EDDI, a project being run jointly with the European Stability Mechanism (ESM), is billed as a revolution for primary bond markets — a one-stop, synchronised platform for selling euro bonds that handles everything from book building to settlement right across the eurozone.
“Such a connection between pre-issuance and post-trade does not exist today,” said Mehdi Manaa, deputy director general of Market Infrastructures and Payments at the ECB. “There is no single platform for the issuance and distribution of debt instruments in Europe.”
As it stands, there is no great detail of how EDDI will function or who will use it, although the smart money is on the frequent borrowers of the SSA market leading the charge. The ECB is running a market consultation, with responses due by July 9.

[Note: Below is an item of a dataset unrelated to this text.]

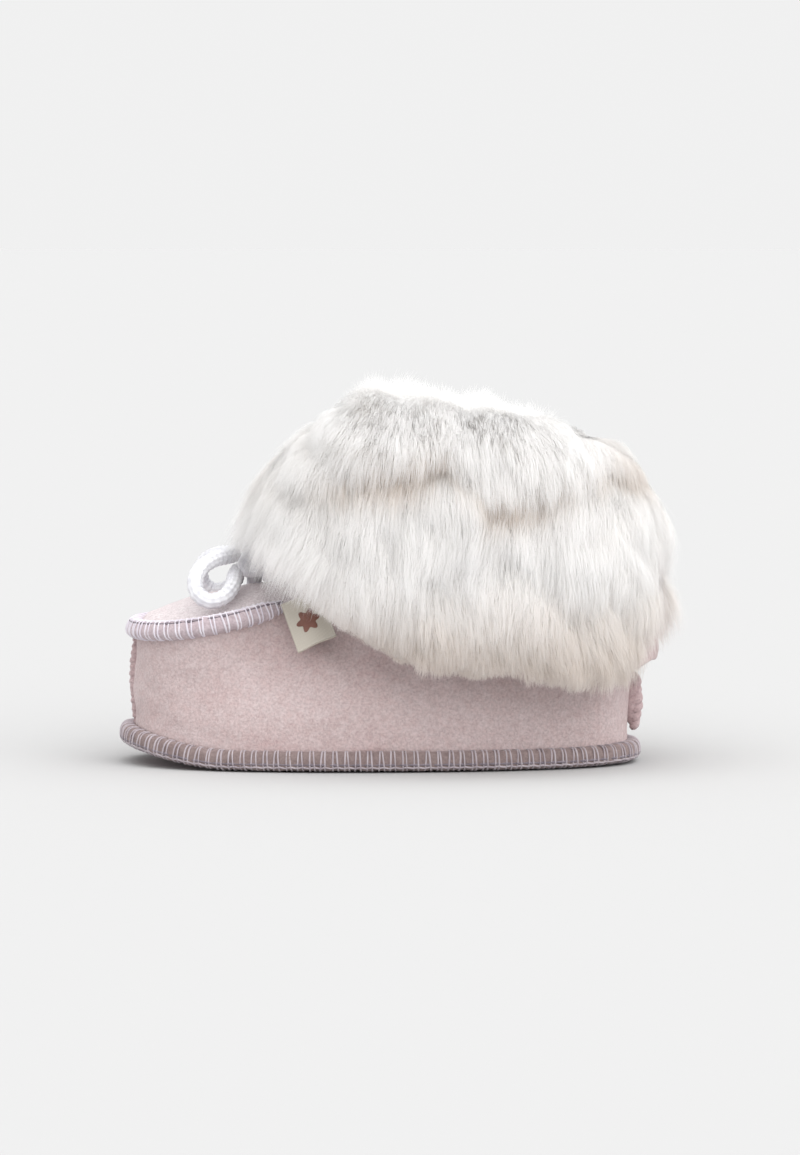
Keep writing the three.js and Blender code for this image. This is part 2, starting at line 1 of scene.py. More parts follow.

One of its key features will be handling work done now by banks during deal execution, raising questions about bookrunners being cut out of the primary market, known as disintermediation. This pre-issuance component of EDDI would include bookbuilding and handling allocations to investors. How that will differ from current platforms such as Ipreo remains unclear but Manaa insisted that banks will still be central to debt syndication.
“EDDI will not introduce any disintermediation,” he said. “We expect investment banks to continue to play the same role. The aim of EDDI is to offer a new concept for debt market participants to operate in. It’s more about adaptation rather than disintermediation.
He is undaunted by those fearful of being left out. “People are speaking about EDDI in an increasingly positive way. With an initiative like EDDI, we cannot exclude some resistance, as there is always a degree of resistance to change, even if the change is positive.”
Manaa added that the ECB was yet to receive any formal feedback from its consultation but it expected most responses in the final week, as was usually the case with such exercises.
'Drive harmonisation'
“If we receive a positive response, we will have to go back to the [ECB’s] Governing Council and tell them that what we are putting forward is a possible solution to problems facing the euro debt market,” said Manaa. “Any initiative that is put forward to the Governing Council has to be fully in line with the ECB’s mandate and regulatory framework.”
The ECB's Governing Council is expected to make a decision next year on whether to approve the project.
Michael Huertas, co-head of law firm Dentons’ financial institutions regulatory practice group in Europe, is confident that EDDI fits the ECB’s mandate.
“The ECB does have a mandate to promote financial integration of markets generally as well as to support the efficiency of markets and underlying infrastructure,” he said. “The ECB has proven that it is capable of doing that with infrastructure solutions… as well as other institutional solutions, or support of legislative and non-legislative standards.”
Huertas added that EDDI’s appeal to market participants will hinge on what it costs them but that a “pan-jurisdictional and open architecture rulebook” was a “step in the right direction for [the] delivery of… more integrated financial markets irrespective of the EU’s Capital Markets Union project.”
EDDI, it is hoped, will also spruce up bond settlement in Europe — a long-held ECB ambition. “The potential for the use of automation and innovation with EDDI is huge,” said Manaa. “It will be a game changer.”
It won’t all be shiny new systems though. Once allocations are decided, participating central securities depositories (CSDs) would distribute the bonds simultaneously using the ECB’s TARGET-2Securities settlement infrastructure.
“The European debt market operates as a puzzle of [great] complexity,” said Manaa. “Issuers are forced into being restricted with their debt issue[d] to one location, which limits their access to investors.
“Unlike other currency areas, there is no single mechanism that allows issuers to place a debt instrument directly into the eurozone as a single capital market. EDDI will remove that constraint by having all CSDs accessible at the same time for any given issuance. The aim for EDDI is to allow issuers to collect funds in euros in an entirely straightforward way [with]in the EU.”
Although that will be an improvement for Europe, as the ESM’s secretary general Kalin Anev Janse points out, it is already a feature of the US market.
“If you look at how the dollar bond market works, the majority of bonds are settled through Fedwire, the real-time system operated by the US Federal Reserve,” he said. “The euro bond market does not have a primary settlement platform.”
The ESM had been looking for a way to harmonise the pre-issuance aspects of bond sales when it found common ground with ECB, which longed for a unified settlement scheme for the single currency area. Thus EDDI was born — or at least conceived. It is intended though that issuers will be able to use the pre- and post-issuance parts of the system separately if they wish, or indeed, not at all.
Janse insists, however, that there is an appetite for change in the way bond are issued in Europe. “We could either continue to use a system that is not perfect,” he said, “or build one that provides a neutral debt distribution service with modern and pan-European reach that would drive harmonisation.”